I would have demanded that he change jobs, work out of the home...at the least change work shifts...You are NOT crazy... -
Reply #3 05/17/08 1:26pm
There are serious sacrifices that must be given at once..
He has to change jobs at once.. no if buts, or excuses.. you cant keep going on like this..
We lived w/ split shifts, and its my opinion that they hurt marriages.. I know it sometimes cant be helped.. but this has been my experience, and many people i have met or known or read about..
This is the time when real sacrifices count the most...
What is he willing to do to rebuild what he destroyed?
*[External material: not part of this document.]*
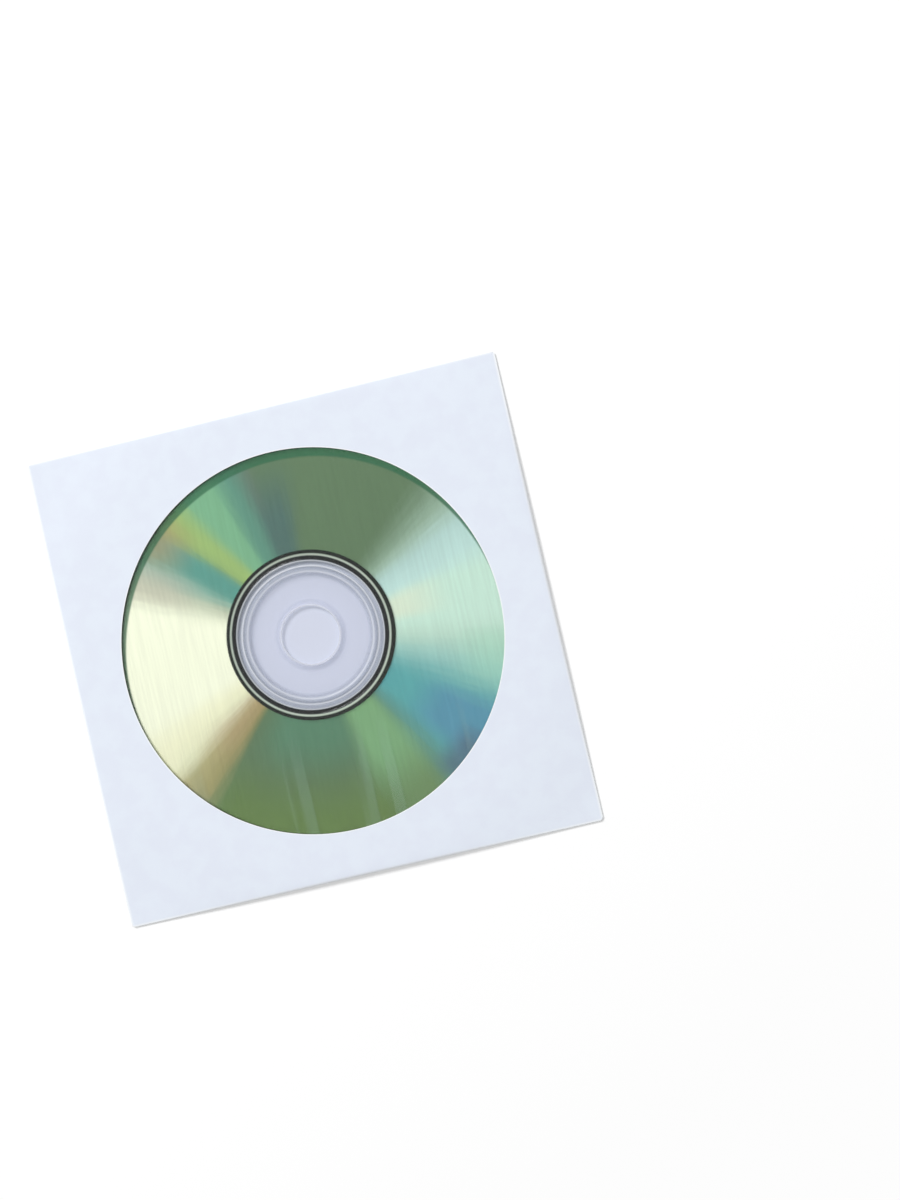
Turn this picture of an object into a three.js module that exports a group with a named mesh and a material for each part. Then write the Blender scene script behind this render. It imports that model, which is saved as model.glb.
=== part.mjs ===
// A paper disc sleeve with a round film window, closed, with one optical disc inside.
// It lies on its back with the window up. Units are millimetres.
// +X runs across the sleeve, +Y runs to the edge where the flap is folded, +Z points up.
// The origin is the middle of the underside.

import * as THREE from 'three';

// Sleeve, folded from one die-cut sheet of paper
const SLEEVE_WIDTH = 126;      // closed sleeve, across
const SLEEVE_HEIGHT = 124;     // closed sleeve, from the bottom fold to the flap's fold
const PAPER = 0.12;            // thickness of the sheet
const GLUE = 0.03;             // glue line or air between two layers that lie on each other
const WINDOW_DIAMETER = 100;   // hole cut in the front panel
const TAB_WIDTH = 12;          // side tabs, folded in and glued inside the back panel
const TAB_TAPER = 3;           // how much shorter each tab end is at its free edge
const TAB_TAPER_LENGTH = 11;   // stretch of the tab over which its end is cut slanting
const CORNER_RELIEF = 0.8;     // folds stop this far from each corner, so that they don't collide
const THROAT_SETBACK = 3;      // the back panel ends this far below the flap's fold
const FLAP_DEPTH = 20;         // flap folded over behind the back panel
const FLAP_INSET = 5.7;        // the flap's free edge is this much narrower at each end
const FLAP_CORNER = 3;         // rounding of the flap's free corners
const STEP_LENGTH = 3;         // stretch over which a layer climbs onto the one beneath it

// Film glued behind the window
const FILM = 0.03;             // thickness of the film
const FILM_SIDE = 112;         // side of the square patch

// Disc, a clear moulded plate with a reflective recording layer on its label side
const DISC_DIAMETER = 120;
const DISC_THICKNESS = 1.2;    // plate and layer together
const LAYER = 0.05;            // dye, metal and lacquer
const LAYER_INNER_DIAMETER = 42.4;
const LAYER_EDGE_MARGIN = 1;   // clear rim outside the layer
const HOLE_DIAMETER = 15;
const EDGE_CHAMFER = 0.2;
const RING_DIAMETER = 34;      // stacking ring, moulded on the read side
const RING_WIDTH = 1;
const RING_HEIGHT = 0.15;
const GROOVE_DIAMETER = 40;    // moulding groove round the clear hub
const GROOVE_WIDTH = 0.8;
const GROOVE_DEPTH = 0.12;
const DISC_SHIFT = 1.5;        // the disc has slid this far towards the flap
const SLIP = 0.05;             // play between the disc and what lies above and below it

// Facets
const EDGE_STEP = 8.5;         // greatest distance between two points along a fold
const PANEL_STEP = 17;         // greatest distance between two rows of the flat back panel
const BEND_FACETS = 6;         // facets of each half-round fold
const CORNER_FACETS = 4;       // facets of each rounded corner of the flap
const DISC_FACETS = 96;
const FILM_STEP = 8;           // greatest distance between two rings of facets of the free film
const GLUED_RINGS = 5;         // rings of facets between the window and the film's border
const RIM_RINGS = 2;           // rings of facets between the film's border and the folds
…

How does he wish to spend each and every 'last' day w/ you as a family? -
Reply #4 05/17/08 1:45pm
First off, you are not crazy. Perhaps you should consider an individual session with a counselor so that you can work out what those ground rules need to be for you to feel secure, followed by a couples session where the discussion of those ground rules could take place. I am sorry this is happening in your life. You have found a good place to find support. -
Reply #5 05/21/08 8:33am
I here you jennifer. My H and the OW still work together also. Not same department, but same floor, office building. They run into each other all day, have meetings with both departments, etc. etc.
Drives me mad.
Not sure its something I can get over.
Having said that, my H is very remoreseful and says he tells me whenever they even just say HI to each other (why do you need to say hi to the bitch)....!!